• [Given information]:
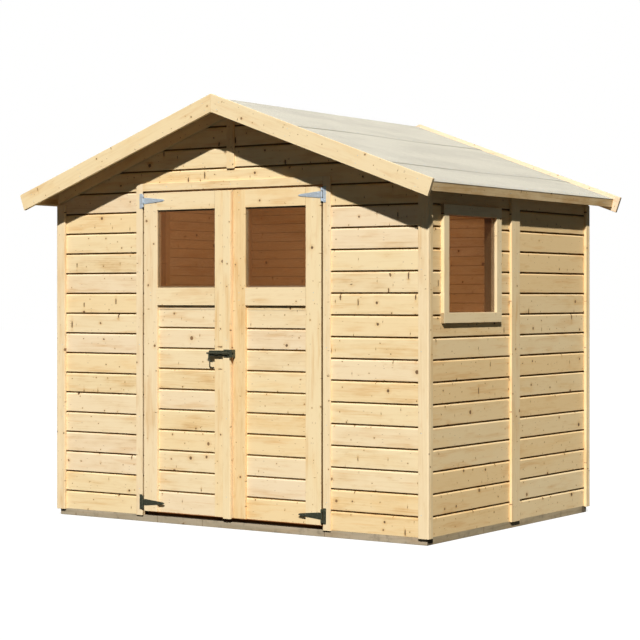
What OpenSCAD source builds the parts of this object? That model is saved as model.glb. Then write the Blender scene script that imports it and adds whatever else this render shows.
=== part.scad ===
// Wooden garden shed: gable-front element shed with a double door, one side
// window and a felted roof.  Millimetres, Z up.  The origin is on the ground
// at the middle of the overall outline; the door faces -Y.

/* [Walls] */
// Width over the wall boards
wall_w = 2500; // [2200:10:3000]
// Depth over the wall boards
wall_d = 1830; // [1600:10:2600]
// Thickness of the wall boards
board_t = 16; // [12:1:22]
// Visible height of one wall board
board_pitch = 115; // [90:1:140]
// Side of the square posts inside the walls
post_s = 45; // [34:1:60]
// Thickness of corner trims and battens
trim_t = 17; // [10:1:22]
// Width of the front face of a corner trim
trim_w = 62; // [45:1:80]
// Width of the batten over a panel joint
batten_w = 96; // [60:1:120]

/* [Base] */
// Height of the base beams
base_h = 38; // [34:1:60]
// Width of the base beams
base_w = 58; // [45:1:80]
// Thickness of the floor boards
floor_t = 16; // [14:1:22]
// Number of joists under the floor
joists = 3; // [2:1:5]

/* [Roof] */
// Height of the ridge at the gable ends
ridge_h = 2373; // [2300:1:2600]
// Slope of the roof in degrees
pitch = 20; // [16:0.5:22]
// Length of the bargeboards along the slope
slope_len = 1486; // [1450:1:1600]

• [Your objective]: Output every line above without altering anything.

• [Exercise result]:
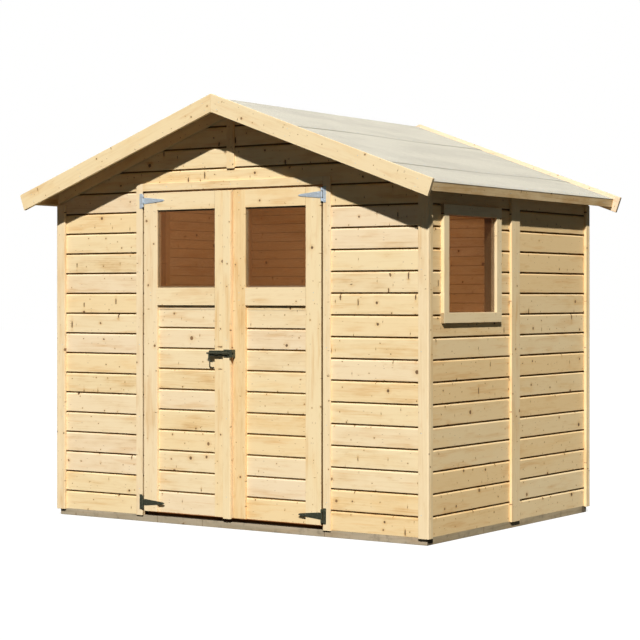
What OpenSCAD source builds the parts of this object? That model is saved as model.glb. Then write the Blender scene script that imports it and adds whatever else this render shows.
=== part.scad ===
// Wooden garden shed: gable-front element shed with a double door, one side
// window and a felted roof.  Millimetres, Z up.  The origin is on the ground
// at the middle of the overall outline; the door faces -Y.

/* [Walls] */
// Width over the wall boards
wall_w = 2500; // [2200:10:3000]
// Depth over the wall boards
wall_d = 1830; // [1600:10:2600]
// Thickness of the wall boards
board_t = 16; // [12:1:22]
// Visible height of one wall board
board_pitch = 115; // [90:1:140]
// Side of the square posts inside the walls
post_s = 45; // [34:1:60]
// Thickness of corner trims and battens
trim_t = 17; // [10:1:22]
// Width of the front face of a corner trim
trim_w = 62; // [45:1:80]
// Width of the batten over a panel joint
batten_w = 96; // [60:1:120]

/* [Base] */
// Height of the base beams
base_h = 38; // [34:1:60]
// Width of the base beams
base_w = 58; // [45:1:80]
// Thickness of the floor boards
floor_t = 16; // [14:1:22]
// Number of joists under the floor
joists = 3; // [2:1:5]

/* [Roof] */
// Height of the ridge at the gable ends
ridge_h = 2373; // [2300:1:2600]
// Slope of the roof in degrees
pitch = 20; // [16:0.5:22]
// Length of the bargeboards along the slope
slope_len = 1486; // [1450:1:1600]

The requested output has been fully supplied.